I. Grief individuel renvoyé à l’arbitrage

[1] La présente affaire porte sur la capacité de l’employeur à convertir un travailleur de jour en un travailleur par poste, puis de nouveau en un travailleur de jour, au cours d’une période de sept jours. Elle porte également sur la rémunération à verser pour les heures de fin de semaine travaillées pendant cette période.

[2] Justin Cooke, le fonctionnaire s’estimant lésé (le « fonctionnaire »), a été embauché en mai 2009 à titre d’agent d’application de la loi sur la faune par le ministère de l’Environnement, maintenant connu sous le nom d’Environnement et Changement climatique Canada (l’« employeur »). Pendant plus de trois ans, ses heures normales de travail étaient du lundi au vendredi, de 8 h à 16 h.

[3] En août 2012, l’employeur a informé le fonctionnaire qu’il l’obligerait à commencer à travailler par poste à compter du 13 septembre 2012. Il a travaillé deux postes de fin de semaine, un le samedi et un le dimanche, soit les 15 et 16 septembre 2012. Le jeudi 20 septembre 2012, l’employeur a décidé de ramener M. Cooke à l’horaire de travail normal.

[4] M. Cooke a déposé son grief le 14 septembre 2012, en vertu des dispositions de la convention collective des Services techniques (TC) conclue entre le Conseil du Trésor et l’Alliance de la Fonction publique du Canada (AFPC ou le « syndicat »); date d’expiration, le 21 juin 2011 (la « convention collective »). L’AFPC est l’agent négociateur accrédité des employés compris dans l’unité de négociation du groupe TC.

[5] Le fonctionnaire a soutenu que l’employeur avait enfreint la convention collective lorsqu’il a tenté de le convertir d’un travailleur de jour en un travailleur par poste. Il devrait être considéré comme un travailleur de jour et, par conséquent, être rémunéré pour les heures supplémentaires qu’il a effectuées la fin de semaine des 15 et 16 septembre 2012.

[6] Selon l’employeur, lorsqu’il a été embauché, le fonctionnaire a été informé qu’il pourrait avoir à travailler par poste. Bien qu’il ait initialement travaillé selon un horaire de jour, l’employeur a conservé le droit de le faire travailler selon un horaire de travail par poste. Il l’a fait conformément aux dispositions de la convention collective. La fin de semaine des 15 et 16 septembre 2012, le fonctionnaire a travaillé les heures prévues par l’employeur. Ainsi, selon l’employeur, il n’avait pas le droit de recevoir une rémunération au taux des heures supplémentaires.

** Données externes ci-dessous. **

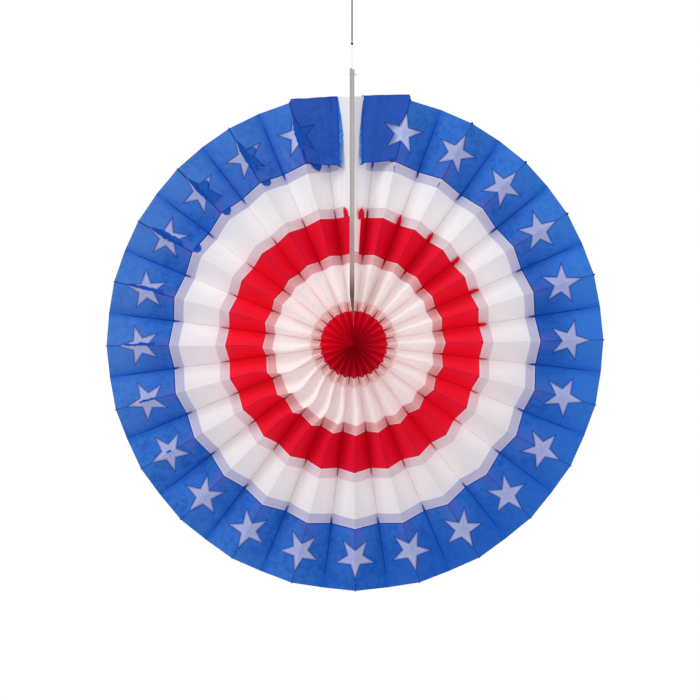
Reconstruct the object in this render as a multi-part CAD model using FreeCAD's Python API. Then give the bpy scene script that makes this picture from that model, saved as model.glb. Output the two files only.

[7] M. Cooke a renvoyé son grief à l’arbitrage le 25 juillet 2016.

[8] Pour les motifs qui suivent, je conclus que la décision de l’employeur de convertir le fonctionnaire d’un travailleur de jour à un travailleur par poste, puis de nouveau en un travailleur de jour, pendant une semaine, était incompatible avec la convention collective. Ainsi, les heures qu’il a travaillées la fin de semaine des 15 et 16 septembre 2012 devraient être payées au taux des heures supplémentaires.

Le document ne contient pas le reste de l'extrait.